▸ **Structured object records**
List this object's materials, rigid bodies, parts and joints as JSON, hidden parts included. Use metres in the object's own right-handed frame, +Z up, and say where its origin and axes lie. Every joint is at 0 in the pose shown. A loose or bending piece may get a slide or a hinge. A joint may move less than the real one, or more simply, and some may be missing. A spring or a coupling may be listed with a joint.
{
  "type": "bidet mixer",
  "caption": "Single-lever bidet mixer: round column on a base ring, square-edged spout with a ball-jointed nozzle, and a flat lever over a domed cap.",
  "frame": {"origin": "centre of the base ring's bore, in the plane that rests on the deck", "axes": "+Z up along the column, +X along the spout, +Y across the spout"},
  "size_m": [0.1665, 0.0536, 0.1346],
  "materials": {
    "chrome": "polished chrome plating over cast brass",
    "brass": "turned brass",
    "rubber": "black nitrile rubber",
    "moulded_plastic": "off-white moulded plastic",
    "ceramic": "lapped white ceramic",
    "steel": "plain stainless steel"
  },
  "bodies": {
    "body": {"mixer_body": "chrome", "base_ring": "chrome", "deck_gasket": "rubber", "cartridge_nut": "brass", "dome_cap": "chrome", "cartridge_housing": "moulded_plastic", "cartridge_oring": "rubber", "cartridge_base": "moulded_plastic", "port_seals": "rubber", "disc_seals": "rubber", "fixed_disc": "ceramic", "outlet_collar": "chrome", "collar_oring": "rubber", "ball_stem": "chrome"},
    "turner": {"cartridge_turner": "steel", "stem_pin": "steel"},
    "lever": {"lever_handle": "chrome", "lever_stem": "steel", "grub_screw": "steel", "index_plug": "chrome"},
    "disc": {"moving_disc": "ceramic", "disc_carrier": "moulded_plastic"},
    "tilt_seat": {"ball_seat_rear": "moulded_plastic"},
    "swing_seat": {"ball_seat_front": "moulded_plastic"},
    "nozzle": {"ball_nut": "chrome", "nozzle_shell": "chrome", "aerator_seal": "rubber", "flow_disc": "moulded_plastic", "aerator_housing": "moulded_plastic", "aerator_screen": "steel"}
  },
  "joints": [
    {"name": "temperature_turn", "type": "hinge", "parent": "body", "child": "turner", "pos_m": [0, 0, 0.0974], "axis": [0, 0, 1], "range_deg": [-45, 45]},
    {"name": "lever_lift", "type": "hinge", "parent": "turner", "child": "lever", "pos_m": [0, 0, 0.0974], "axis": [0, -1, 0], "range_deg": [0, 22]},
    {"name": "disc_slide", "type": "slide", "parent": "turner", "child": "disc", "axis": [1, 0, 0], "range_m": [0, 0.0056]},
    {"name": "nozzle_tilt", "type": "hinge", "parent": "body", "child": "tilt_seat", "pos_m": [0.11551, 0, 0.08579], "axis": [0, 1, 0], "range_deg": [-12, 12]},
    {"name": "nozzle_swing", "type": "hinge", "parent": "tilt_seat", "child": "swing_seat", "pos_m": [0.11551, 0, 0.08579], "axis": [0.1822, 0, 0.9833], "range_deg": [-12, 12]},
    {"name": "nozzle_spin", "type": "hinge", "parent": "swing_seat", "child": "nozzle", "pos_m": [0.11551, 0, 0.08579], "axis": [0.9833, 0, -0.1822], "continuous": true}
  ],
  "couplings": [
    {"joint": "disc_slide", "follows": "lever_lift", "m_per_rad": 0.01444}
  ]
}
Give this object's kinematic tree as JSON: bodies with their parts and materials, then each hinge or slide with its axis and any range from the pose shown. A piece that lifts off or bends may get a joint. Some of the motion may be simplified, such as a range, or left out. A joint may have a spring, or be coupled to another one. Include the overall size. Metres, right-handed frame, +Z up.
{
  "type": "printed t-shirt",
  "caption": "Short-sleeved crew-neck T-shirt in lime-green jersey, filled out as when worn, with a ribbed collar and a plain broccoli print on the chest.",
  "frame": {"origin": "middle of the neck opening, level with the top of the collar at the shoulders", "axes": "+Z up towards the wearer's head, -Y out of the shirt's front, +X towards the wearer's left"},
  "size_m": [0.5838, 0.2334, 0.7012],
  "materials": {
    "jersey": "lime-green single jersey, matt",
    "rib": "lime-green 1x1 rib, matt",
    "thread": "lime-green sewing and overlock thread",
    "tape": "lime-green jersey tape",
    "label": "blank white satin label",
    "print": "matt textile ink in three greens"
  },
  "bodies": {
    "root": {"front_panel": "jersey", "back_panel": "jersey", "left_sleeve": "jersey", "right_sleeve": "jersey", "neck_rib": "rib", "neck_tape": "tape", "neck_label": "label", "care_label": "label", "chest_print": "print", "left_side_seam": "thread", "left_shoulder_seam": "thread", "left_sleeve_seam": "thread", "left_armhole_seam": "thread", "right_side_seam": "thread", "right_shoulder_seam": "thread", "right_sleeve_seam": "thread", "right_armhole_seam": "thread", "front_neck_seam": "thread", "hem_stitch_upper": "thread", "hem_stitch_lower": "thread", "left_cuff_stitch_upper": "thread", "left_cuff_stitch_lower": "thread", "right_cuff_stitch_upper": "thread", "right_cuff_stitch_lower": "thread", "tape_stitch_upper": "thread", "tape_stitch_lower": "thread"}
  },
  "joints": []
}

▸ **Short exercise**
Search the material above for "joints". Pull out each line where it shows up.

▸ **Reply**
List this object's materials, rigid bodies, parts and joints as JSON, hidden parts included. Use metres in the object's own right-handed frame, +Z up, and say where its origin and axes lie. Every joint is at 0 in the pose shown. A loose or bending piece may get a slide or a hinge. A joint may move less than the real one, or more simply, and some may be missing. A spring or a coupling may be listed with a joint.
  "joints": [
  "joints": []